High-Probability Convergence Theory for Distributed Composite Optimization with Sub-Weibull Noises
Abstract
With the rapid development of distributed optimization (DO) theory, the distributed stochastic gradient methods (DSGMs) occupy an important position. Although the theory of different DSGMs has been widely established, the main-stream results of existing work are still derived under the condition of light-tailed stochastic gradient noises. Increasing examples from various fields, indicate that, the light-tailed noise model is overly idealized in many practical instances, failing to capture the complexity and variability of noises in real-world scenarios, such as the presence of outliers or extreme values from data science and statistical learning. To address this issue, we propose a new DO framework that incorporates stochastic gradients under sub-Weibull randomness. We study a distributed composite stochastic mirror descent scheme with sub-Weibull gradient noise (DCSMD-SW) for solving a convex distributed composite optimization (DCO) problem over the time-varying multi-agent network.

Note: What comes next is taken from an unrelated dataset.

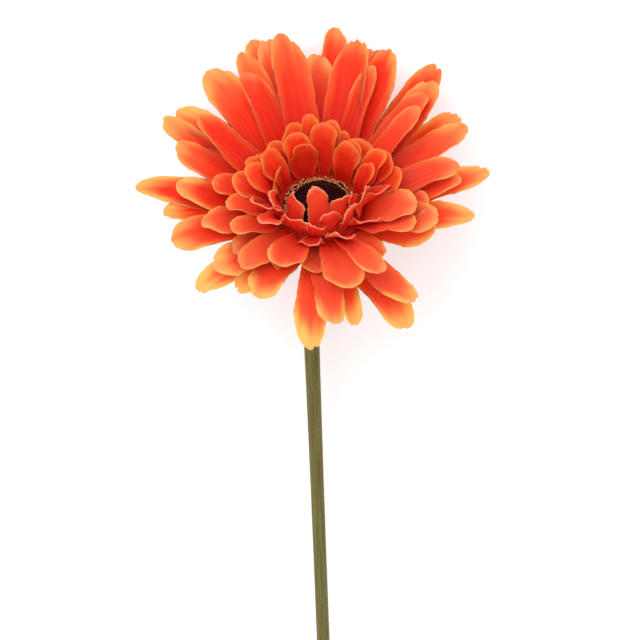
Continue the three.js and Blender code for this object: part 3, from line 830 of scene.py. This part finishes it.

By investigating sub-Weibull randomness in DCSMD for the first time, we show that the algorithm is applicable in some common heavier-tailed noise environments while also guaranteeing good convergence properties. We comprehensively study the convergence performance of DCSMD-SW. Satisfactory high-probability convergence rates are derived for DCSMD-SW without any smoothness requirement. The work also offers a unified analytical framework for several critical cases of both algorithms and noise environments.